::: Dataset section :::
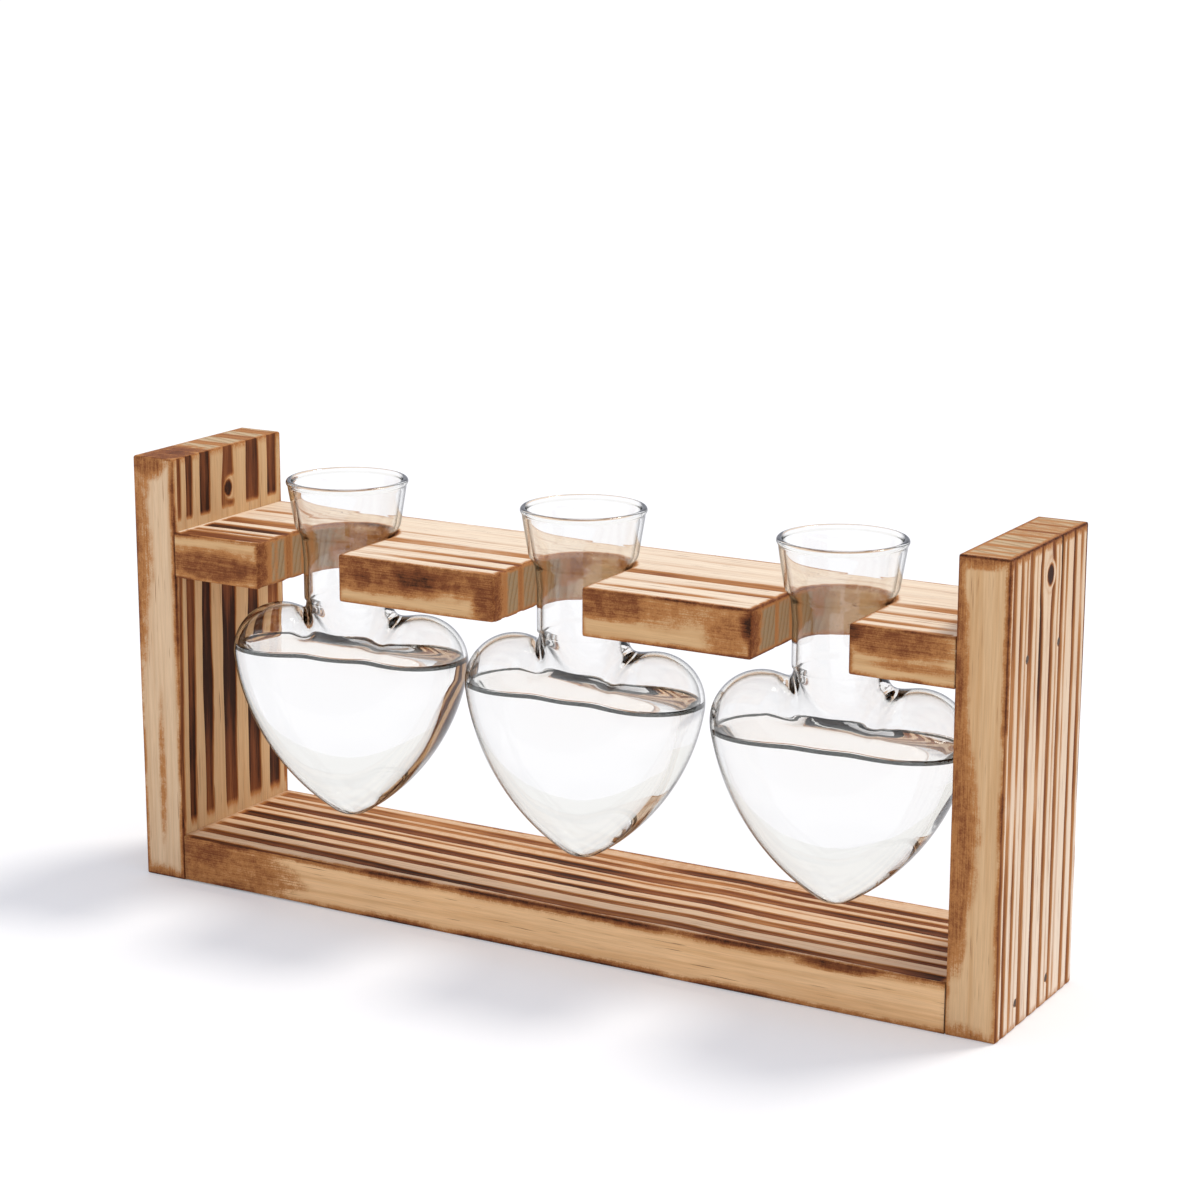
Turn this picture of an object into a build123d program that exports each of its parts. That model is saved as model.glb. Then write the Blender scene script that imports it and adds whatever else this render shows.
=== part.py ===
from build123d import *
import os

# A wooden stand with three hanging glass vases, in millimetres.
# The origin is at the middle of the stand's footprint, on the surface that it stands on.
# X runs along the stand, Y from its front to its back, Z up.
# The stand takes its width and height from the vases that hang in it.

# Boards
stand_depth = 60.0
upright_thickness = 16.3
upright_rise = 24.2
base_thickness = 15.9
board_edge_radius = 0.8

# Vase rail
rail_thickness = 15.4
slot_count = 3
slot_width = 31.5
slot_back_width = 15.5
slot_mouth_radius = 2.0
rail_edge_radius = 1.3

# Clear room below a vase, between two vases, and between an outer vase and its upright
tip_clearance = 7.7
vase_gap = 6.6
end_gap = 7.7

# Nails
nail_shank_diameter = 1.6
nail_head_diameter = 2.6
nail_head_thickness = 0.8
nail_length = 36.0
nail_point_length = 1.6
nail_point_diameter = 0.8
nail_recess = 0.3
nail_hole_clearance = 0.05
nail_front_place = 14.7
nail_pitch = 24.2

# Neck of the vase. The lap is how far its shoulder reaches over the slot's edge, and the play, flare, taper
# and inset are on each side.
glass_wall = 1.4
lip_diameter = 2.0
mouth_rise = 18.2
mouth_flare = 2.7
shoulder_rise = 2.6
shoulder_lap = 1.55
shoulder_radius = 5.0
seat_clearance = 0.35
tube_length = 35.3
tube_play = 0.95
tube_taper = 1.3
tube_bend_radius = 20.0
waist_drop = 6.0
waist_inset = 3.5
waist_radius = 3.5

# Heart body of the vase, with its rises over the middle of the ball that rounds its tip
tip_diameter = 22.0
bulb_rise = 24.4
bulb_diameter = 42.0
lobe_rise = 43.4
lobe_spacing = 50.6
lobe_diameter = 32.0
tube_foot_rise = 49.9
side_radius = 76.0

# How far each vase hangs turned about its neck, from left to right, in degrees
vase_turns = (8.5, 1.0, 4.0)
vase_names = ("vase_left", "vase_middle", "vase_right")

# Heights that follow from the sizes, over the surface that the stand is on
tip_height = base_thickness + tip_clearance + tip_diameter / 2
bulb_height = tip_height + bulb_rise
lobe_height = tip_height + lobe_rise
tube_foot_height = tip_height + tube_foot_rise
waist_height = tube_foot_height - waist_drop
rail_top_height = tube_foot_height + tube_length
rail_middle_height = rail_top_height - rail_thickness / 2
base_middle_height = base_thickness / 2
mouth_height = rail_top_height + mouth_rise
stand_height = rail_top_height + upright_rise

# Places along and across the stand
vase_width = lobe_spacing + lobe_diameter
slot_pitch = vase_width + vase_gap
slot_places = [(i - (slot_count - 1) / 2) * slot_pitch for i in range(slot_count)]
board_length = (slot_count - 1) * slot_pitch + vase_width + 2 * end_gap
upright_inner_x = board_length / 2
stand_width = board_length + 2 * upright_thickness
front_y = -stand_depth / 2
vase_axis_y = stand_depth / 2 - slot_back_width - slot_width / 2

# Widths of the neck
shoulder_diameter = slot_width + 2 * shoulder_lap
mouth_diameter = shoulder_diameter + 2 * mouth_flare
tube_top_diameter = slot_width - 2 * tube_play
tube_foot_diameter = tube_top_diameter - 2 * tube_taper
waist_diameter = tube_foot_diameter - 2 * waist_inset

# Nail holes
nail_hole_diameter = nail_shank_diameter + 2 * nail_hole_clearance
nail_pocket_diameter = nail_head_diameter + 2 * nail_hole_clearance
nail_pocket_depth = nail_recess + nail_head_thickness
nail_places_y = (front_y + nail_front_place, front_y + nail_front_place + nail_pitch)
nail_heights = {"rail": rail_middle_height, "base": base_middle_height}

os.makedirs("parts", exist_ok=True)


def hand_over(piece, name):
    """Labels a finished piece and writes its file."""
    piece.part.label = name
    export_step(piece.part, f"parts/{name}.step")


def nail_plane(side, y, height):
    """The plane of a nail's head on an upright's outer face, facing into the wood."""
    return Plane(origin=(side * stand_width / 2, y, height), x_dir=(0, 1, 0), z_dir=(-side, 0, 0))


# Uprights
for side, name in ((-1, "left_upright"), (1, "right_upright")):
    with BuildPart() as upright:
        with BuildSketch(Plane.XY):
            with Locations((side * (stand_width - upright_thickness) / 2, 0)):
                Rectangle(upright_thickness, stand_depth)
        extrude(amount=stand_height)
        fillet(upright.edges(), board_edge_radius)
        for height in nail_heights.values():
            for y in nail_places_y:
                plane = nail_plane(side, y, height)
                with BuildSketch(plane):
                    Circle(nail_hole_diameter / 2)
                extrude(amount=upright_thickness, mode=Mode.SUBTRACT)
                with BuildSketch(plane):
                    Circle(nail_pocket_diameter / 2)
                extrude(amount=nail_pocket_depth, mode=Mode.SUBTRACT)
    hand_over(upright, name)


def bore_nail_holes(height):
    """Cuts the four nail holes into a board's two ends, to the nails' points."""
    for side in (-1, 1):
        for y in nail_places_y:
            with BuildSketch(nail_plane(side, y, height)) as hole:
                Circle(nail_hole_diameter / 2)
            reach = nail_recess + nail_length + nail_hole_clearance
            extrude(hole.sketch, amount=reach, mode=Mode.SUBTRACT)


# Base board
with BuildPart() as base_board:
    with BuildSketch(Plane.XY):
        Rectangle(board_length, stand_depth)
    extrude(amount=base_thickness)
    fillet(base_board.edges().filter_by(Axis.X), board_edge_radius)
    bore_nail_holes(base_middle_height)
hand_over(base_board, "base_board")

# Vase rail, with slots that end in a half round
with BuildPart() as vase_rail:
    with BuildSketch(Plane.XY.offset(rail_top_height - rail_thickness)) as rail_outline:
        Rectangle(board_length, stand_depth)
        for x in slot_places:
            with Locations((x, vase_axis_y)):
                Circle(slot_width / 2, mode=Mode.SUBTRACT)
            with Locations((x, (front_y + vase_axis_y) / 2)):
                Rectangle(slot_width, vase_axis_y - front_y, mode=Mode.SUBTRACT)
        mouth_corners = [
            corner for corner in rail_outline.vertices().group_by(Axis.Y)[0]
            if abs(corner.X) < upright_inner_x - board_edge_radius
        ]
        fillet(mouth_corners, slot_mouth_radius)
    extrude(amount=rail_thickness)
    flat_faces = vase_rail.faces().filter_by(Axis.Z)
    long_edges = [
        edge for edge in flat_faces.edges()
        if abs(edge.center().X) < upright_inner_x - board_edge_radius
    ]
    fillet(long_edges, rail_edge_radius)
    bore_nail_holes(rail_middle_height)
hand_over(vase_rail, "vase_rail")

# Nails
for joint, height in nail_heights.items():
    for side, side_name in ((-1, "left"), (1, "right")):
        for y, end_name in zip(nail_places_y, ("front", "back")):
            head_plane = nail_plane(side, y, height).offset(nail_recess)
            with BuildPart() as nail:
                with BuildSketch(head_plane):
                    Circle(nail_head_diameter / 2)
                extrude(amount=nail_head_thickness)
                with BuildSketch(head_plane):
                    Circle(nail_shank_diameter / 2)
                extrude(amount=nail_length)
                point = nail.edges().filter_by(GeomType.CIRCLE).sort_by(Axis.X, reverse=side < 0)[0]
                chamfer(point, nail_point_length, (nail_shank_diameter - nail_point_diameter) / 2)
            hand_over(nail, f"{joint}_nail_{side_name}_{end_name}")


# The neck's outline from the mouth down, as radius and height of the glass's middle at the lip and of
# its outside below. At the rail's rounded top edge it keeps clear of the slot.
lip_radius = lip_diameter / 2
lip_middle = (mouth_diameter / 2 - lip_radius, mouth_height - lip_radius)
neck_outline = [
    (lip_middle[0] + glass_wall / 2, lip_middle[1]),
    (shoulder_diameter / 2, rail_top_height + shoulder_rise),
    (slot_width / 2 - seat_clearance, rail_top_height - rail_edge_radius / 2),
    (tube_top_diameter / 2, rail_middle_height),
    (tube_foot_diameter / 2, tube_foot_height),
    (waist_diameter / 2, waist_height),
    (waist_diameter / 2, bulb_height),
]
neck_radii = [shoulder_radius, shoulder_radius, tube_bend_radius, waist_radius, waist_radius]
tip_middle = Vector(0, tip_height)


def add_arc(middle, start, end):
    """Draws the arc about a middle from start to end, under half a turn."""
    radius = (start - middle).length
    halfway = (start - middle + end - middle).normalized()
    ThreePointArc(start, middle + halfway * radius, end)


def revolve_neck(plane, inset, mode):
    """Revolves the neck's outline, drawn in by the inset, about the vase's upright axis."""
    outline = [(radius - inset, height) for radius, height in neck_outline]
    with BuildSketch(plane) as profile:
        with BuildLine():
            FilletPolyline(*outline, radius=neck_radii)
            Polyline(outline[-1], (0, outline[-1][1]), (0, outline[0][1]), outline[0])
        make_face()
    revolve(profile.sketch, axis=Axis(plane.origin, (0, 0, 1)), mode=mode)


def revolve_drop(plane, ball_middle, ball_radius, inset, mode):
    """Revolves a drop whose ends are the tip's ball and the given ball, with a bulging side between.

    The outline is drawn in by the inset all round, so the side's arc keeps its middle.
    """
    run = ball_middle - tip_middle
    along_unit = run.normalized()
    aside_unit = Vector(-along_unit.Y, along_unit.X)
    tip_reach = side_radius - tip_diameter / 2
    ball_reach = side_radius - ball_radius
    along = (tip_reach**2 - ball_reach**2 + run.length**2) / (2 * run.length)
    aside = (tip_reach**2 - along**2) ** 0.5
    side_middle = tip_middle + along_unit * along - aside_unit * aside
    tip_inner = tip_diameter / 2 - inset
    ball_inner = ball_radius - inset
    bottom = tip_middle - along_unit * tip_inner
    top = ball_middle + along_unit * ball_inner
    side_start = tip_middle + (tip_middle - side_middle).normalized() * tip_inner
    side_end = ball_middle + (ball_middle - side_middle).normalized() * ball_inner
    with BuildSketch(plane) as profile:
        with BuildLine():
            add_arc(tip_middle, bottom, side_start)
            add_arc(side_middle, side_start, side_end)
            add_arc(ball_middle, side_end, top)
            Line(top, bottom)
        make_face()
    start = plane.from_local_coords(bottom)
    revolve(profile.sketch, axis=Axis(start, plane.from_local_coords(top) - start), mode=mode)


def form_vase(plane, inset, mode):
    """Makes the whole form of a vase, drawn in by the inset: neck, middle bulb and two lobes."""
    revolve_neck(plane, inset, mode)
    revolve_drop(plane, Vector(0, bulb_height), bulb_diameter / 2, inset, mode)
    for side in (-1, 1):
        lobe_middle = Vector(side * lobe_spacing / 2, lobe_height)
        revolve_drop(plane, lobe_middle, lobe_diameter / 2, inset, mode)


# Vases, each of one piece of glass
for name, x, turn in zip(vase_names, slot_places, vase_turns):
    vase_plane = Plane(
        origin=(x, vase_axis_y, 0),
        x_dir=Vector(1, 0, 0).rotate(Axis.Z, turn),
        z_dir=Vector(0, -1, 0).rotate(Axis.Z, turn),
    )
    with BuildPart() as vase:
        form_vase(vase_plane, 0, Mode.ADD)
        form_vase(vase_plane, glass_wall, Mode.SUBTRACT)
        with BuildSketch(vase_plane):
            with Locations(lip_middle):
                Circle(lip_radius)
        revolve(axis=Axis(vase_plane.origin, (0, 0, 1)))
    hand_over(vase, name)
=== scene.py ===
"""Looks of a propagation vase: a torched pine stand whose slotted rail holds hanging heart vases of glass.

Sizes are in millimetres in the part's own frame: X along the stand, Y from its front to its back and Z up,
with the origin in the middle of its footprint. They turn to metres where a mesh is made.
"""

import itertools
import logging
import math
from collections.abc import Callable, Iterable
from dataclasses import dataclass, field
from enum import Enum, IntEnum

import bmesh
import bpy
import numpy as np
from bmesh.types import BMEdge, BMesh, BMVert
from bpy.types import ID, Material, Mesh, Node, NodeSocket, NodeTree, Object
from mathutils import Matrix, Vector

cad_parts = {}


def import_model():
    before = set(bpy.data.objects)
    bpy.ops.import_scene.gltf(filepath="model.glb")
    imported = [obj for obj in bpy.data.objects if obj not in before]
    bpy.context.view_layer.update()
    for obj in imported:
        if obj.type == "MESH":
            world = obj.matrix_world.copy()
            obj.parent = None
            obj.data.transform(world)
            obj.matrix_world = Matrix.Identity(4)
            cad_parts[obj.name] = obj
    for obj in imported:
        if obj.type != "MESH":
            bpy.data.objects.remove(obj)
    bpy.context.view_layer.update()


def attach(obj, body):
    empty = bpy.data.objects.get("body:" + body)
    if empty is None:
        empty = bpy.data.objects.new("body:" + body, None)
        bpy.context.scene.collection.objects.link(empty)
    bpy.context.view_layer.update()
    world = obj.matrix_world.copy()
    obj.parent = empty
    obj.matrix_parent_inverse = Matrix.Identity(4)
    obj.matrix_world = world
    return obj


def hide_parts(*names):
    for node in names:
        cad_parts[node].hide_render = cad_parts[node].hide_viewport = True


Array = np.ndarray
Distance = Callable[[Array], Array]
Pair = tuple[float, float]
Triple = tuple[float, float, float]

LOG = logging.getLogger("vase_stand")
METRES = 0.001
WHITE = "#ffffff"
SEED_KEY, MIX_KEY, CELL_KEYS = 2654435761, 1274126177, (73856093, 19349663, 83492791)
OCTAVE_SHIFT = 17.3
SETTLE_STEP, NORMAL_STEP = 0.02, 0.05

# How wide one ring of the wave texture is at a scale of 1
WAVE_UNIT = 0.314

# The uprights' outer and inner faces, half the stand's depth, and where the vases' axes are
OUTER_X, INNER_X, HALF_DEPTH = 154.5, 138.2, 30.0
VASE_X, VASE_Y = (-89.2, 0.0, 89.2), -1.25


class Axis(IntEnum):
    """An axis of the part's frame, as its column number."""

    X = 0
    Y = 1
    Z = 2


class Face(Enum):
    """A face that clouds of scorch lie on: its axis and the sign of its outward direction."""

    FRONT = (Axis.Y, -1)
    TOP = (Axis.Z, 1)
    SLOT = (Axis.X, 1)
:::
**Given problem**
The required output is the exact sequence of lines from the one containing "bpy.data.objects.remove(obj)" through the end of the listing, both endpoints included.

**Task answer**
            bpy.data.objects.remove(obj)
    bpy.context.view_layer.update()


def attach(obj, body):
    empty = bpy.data.objects.get("body:" + body)
    if empty is None:
        empty = bpy.data.objects.new("body:" + body, None)
        bpy.context.scene.collection.objects.link(empty)
    bpy.context.view_layer.update()
    world = obj.matrix_world.copy()
    obj.parent = empty
    obj.matrix_parent_inverse = Matrix.Identity(4)
    obj.matrix_world = world
    return obj


def hide_parts(*names):
    for node in names:
        cad_parts[node].hide_render = cad_parts[node].hide_viewport = True


Array = np.ndarray
Distance = Callable[[Array], Array]
Pair = tuple[float, float]
Triple = tuple[float, float, float]

LOG = logging.getLogger("vase_stand")
METRES = 0.001
WHITE = "#ffffff"
SEED_KEY, MIX_KEY, CELL_KEYS = 2654435761, 1274126177, (73856093, 19349663, 83492791)
OCTAVE_SHIFT = 17.3
SETTLE_STEP, NORMAL_STEP = 0.02, 0.05

# How wide one ring of the wave texture is at a scale of 1
WAVE_UNIT = 0.314

# The uprights' outer and inner faces, half the stand's depth, and where the vases' axes are
OUTER_X, INNER_X, HALF_DEPTH = 154.5, 138.2, 30.0
VASE_X, VASE_Y = (-89.2, 0.0, 89.2), -1.25


class Axis(IntEnum):
    """An axis of the part's frame, as its column number."""

    X = 0
    Y = 1
    Z = 2


class Face(Enum):
    """A face that clouds of scorch lie on: its axis and the sign of its outward direction."""

    FRONT = (Axis.Y, -1)
    TOP = (Axis.Z, 1)
    SLOT = (Axis.X, 1)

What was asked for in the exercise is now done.